When Is a Small Investor Attracted to the Stock Market?
- Economists, particularly those in the influential American Chicago School, have long postulated a relationship between rational stock market valuations and investor behavior. Thanks to the wisdom of crowds, according to this model, cool-eyed investors independently spot irrational booms and quickly drive prices down to what future cash flows will justify. In fact, behavioral economists have blown holes in this conveniently rational theory.
- Several studies from 1990 to 2000 by influential behavioral economists have shown that investors often act in response to beliefs about future cash flows based upon recent market performance, which explains why retail investors step up their investments late in up cycles and divest late in down cycles. If past performance in a rising market predicted future behavior, the market would simply become an ever-expanding creator of wealth. As many U.S. investors who lost substantial percentages of their stock-market-based retirement accounts in 2008 can attest, past performance does not predict future performance.
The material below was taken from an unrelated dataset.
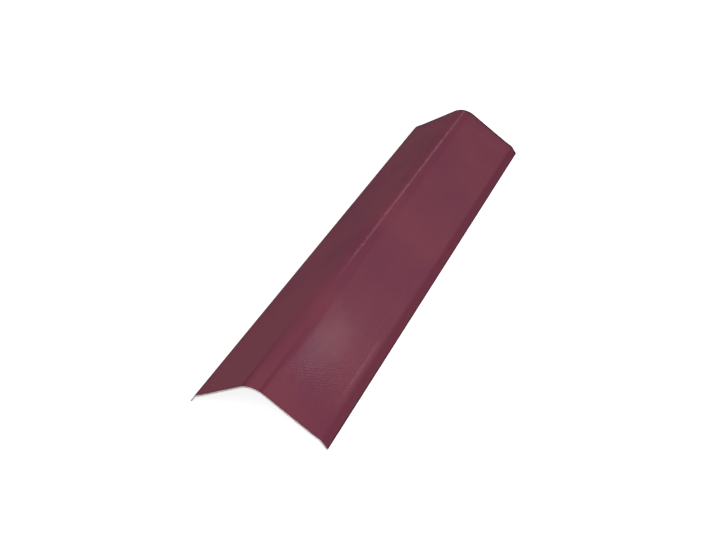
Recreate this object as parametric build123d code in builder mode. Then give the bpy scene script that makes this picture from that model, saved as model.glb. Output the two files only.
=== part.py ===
# Verge flashing: one thick coated sheet, bent along its length to cap the gable edge of a roof.
#
# Sizes are in millimetres and degrees. X runs across the piece, Y along it and Z up.
# The origin is on the floor under the middle of the piece, which stands like a tent on
# the two long cut edges, with the ridge uppermost.

import os
from math import cos, radians, sin

from build123d import *

piece_length = 1040     # along the verge, cut square at both ends
sheet_thickness = 3     # measured square to the face

# Widths on the outer face, each from corner to corner as if the bends were sharp.
leg_width = 136         # from the ridge to the shoulder
shoulder_width = 19.5   # the stiffening band between leg and lip
lip_width = 21          # from the last bend to the cut edge

ridge_angle = 113       # between the two legs
shoulder_angle = 2.5    # each shoulder turns this much further out than its leg
lip_angle = 22          # each lip turns this much further in than its leg

ridge_radius = 46       # outer face of the rounded ridge
shoulder_radius = 10    # outer face, in the hollow where a leg meets its shoulder
lip_radius = 10         # outer face of the soft bend above a lip
arris_radius = 0.6      # wear of the cut edges all round

# Slopes below the horizontal, from the ridge outwards.
leg_slope = radians((180 - ridge_angle) / 2)
shoulder_slope = leg_slope - radians(shoulder_angle)
lip_slope = leg_slope + radians(lip_angle)

# The piece rests on the inner arrises of its lips. They lie one sheet thickness in from
# the outer face, and the wear of the arris raises them a little.
arris_wear = arris_radius * (cos(lip_slope) + sin(lip_slope) - 1)
tip_height = sheet_thickness * cos(lip_slope) - arris_wear

# Corners of the outer face, up from the cut edge and out from the ridge.
lip_height = tip_height + lip_width * sin(lip_slope)
shoulder_height = lip_height + shoulder_width * sin(shoulder_slope)
ridge_height = shoulder_height + leg_width * sin(leg_slope)
shoulder_reach = leg_width * cos(leg_slope)
lip_reach = shoulder_reach + shoulder_width * cos(shoulder_slope)
tip_reach = lip_reach + lip_width * cos(lip_slope)

with BuildPart() as verge_flashing:
    with BuildSketch(Plane.XZ):
        with BuildLine():
            outer_face = FilletPolyline(
                (-tip_reach, tip_height),
                (-lip_reach, lip_height),
                (-shoulder_reach, shoulder_height),
                (0, ridge_height),
                (shoulder_reach, shoulder_height),
                (lip_reach, lip_height),
                (tip_reach, tip_height),
                radius=[lip_radius, shoulder_radius, ridge_radius, shoulder_radius, lip_radius],
            )
            offset(outer_face, amount=sheet_thickness, side=Side.RIGHT)
        make_face()
    extrude(amount=piece_length / 2, both=True)

    # The cut arrises: the profile at each end, and both arrises of each lip's long cut.
    end_arrises = edges().group_by(Axis.Y)[0] + edges().group_by(Axis.Y)[-1]
    long_edges = edges().filter_by(Axis.Y).sort_by(Axis.X)
    fillet(end_arrises + long_edges[:2] + long_edges[-2:], radius=arris_radius)

verge_flashing.part.label = "verge_flashing"

os.makedirs("parts", exist_ok=True)
export_step(verge_flashing.part, "parts/verge_flashing.step")
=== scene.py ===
import bpy
from math import cos, pi, radians, sin, tan
from mathutils import Matrix, Vector


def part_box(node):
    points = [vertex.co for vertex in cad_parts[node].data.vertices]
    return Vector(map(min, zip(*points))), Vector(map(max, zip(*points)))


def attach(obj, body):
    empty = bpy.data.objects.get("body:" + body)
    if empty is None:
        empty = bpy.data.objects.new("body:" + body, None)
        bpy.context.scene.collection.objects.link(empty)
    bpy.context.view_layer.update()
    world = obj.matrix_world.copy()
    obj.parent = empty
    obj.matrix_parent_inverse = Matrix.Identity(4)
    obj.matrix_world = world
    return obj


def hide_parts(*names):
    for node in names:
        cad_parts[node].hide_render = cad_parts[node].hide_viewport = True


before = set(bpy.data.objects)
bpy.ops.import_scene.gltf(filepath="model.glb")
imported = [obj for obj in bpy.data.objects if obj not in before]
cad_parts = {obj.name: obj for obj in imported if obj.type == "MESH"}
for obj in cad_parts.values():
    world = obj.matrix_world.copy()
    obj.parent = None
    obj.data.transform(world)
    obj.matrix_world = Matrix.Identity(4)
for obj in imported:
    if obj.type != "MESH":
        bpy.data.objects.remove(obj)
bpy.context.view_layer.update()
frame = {"nodes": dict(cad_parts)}
nodeLow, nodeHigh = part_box("verge_flashing")
print("frame loaded:", ", ".join(frame["nodes"]))


# the camera stands above the near end, on the right, and looks down along the ridge

cameraSpot = {
    "place": (0.66357, -1.39398, 1.21962),
    "turn": 27.425,      # degrees to the left of straight ahead
    "tilt": 39.62,       # down from level
    "roll": -2.668,
    "lens": 45.9,        # mm
    "sensor": 36,        # mm wide
}


def setCamera(spot):
    data = bpy.data.cameras.new("vergeCamera")
    data.lens = spot["lens"]
    data.sensor_width = spot["sensor"]
    camera = bpy.data.objects.new("vergeCamera", data)
    bpy.context.scene.collection.objects.link(camera)
    turned = Matrix.Rotation(radians(spot["turn"]), 4, "Z")
    tilted = Matrix.Rotation(radians(90 - spot["tilt"]), 4, "X")
    rolled = Matrix.Rotation(radians(spot["roll"]), 4, "Z")
    camera.matrix_world = Matrix.Translation(spot["place"]) @ turned @ tilted @ rolled
    bpy.context.scene.camera = camera


setCamera(cameraSpot)
print("camera set")


# small helpers for the mesh

hair = 0.0001            # metres; vertices that should be told apart are further apart than this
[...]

- While a rising market does not predict future performance, recent studies have shown that rising investor optimism in a rising market has relatively consistent consequences that do have predictive value. They have shown that as a market boom progresses, newer, less-profitable companies with low capitalizations and companies in financial distress benefit from share increases that substantially exceed the share increases in more substantial, better capitalized companies. Putting this simply, in boom markets, dubious penny stocks will enjoy percentage rises that large-cap stocks do not. This further defines the behavior of retail investors, who will not only invest late in boom markets but will tend to drive up the prices of the weakest and most vulnerable stocks, which will then have the greatest losses as the market cycle turns to the downside.
- While advising retail investors to stay away from sentiment-based investing or even rational, fundamental-analysis-based investing, financial writers Felix Salmon and Jon Stokes in a December 2010 "Wired" magazine article point to exchange traded funds (ETFs) and particularly index funds as safer ways of investing in an age when computer-based trading has made market movements unpredictable and increasingly volatile. Other analysts are less pessimistic, but most agree that investing in the middle of boom cycles, which retail investors tend to do, will ensure bad outcomes.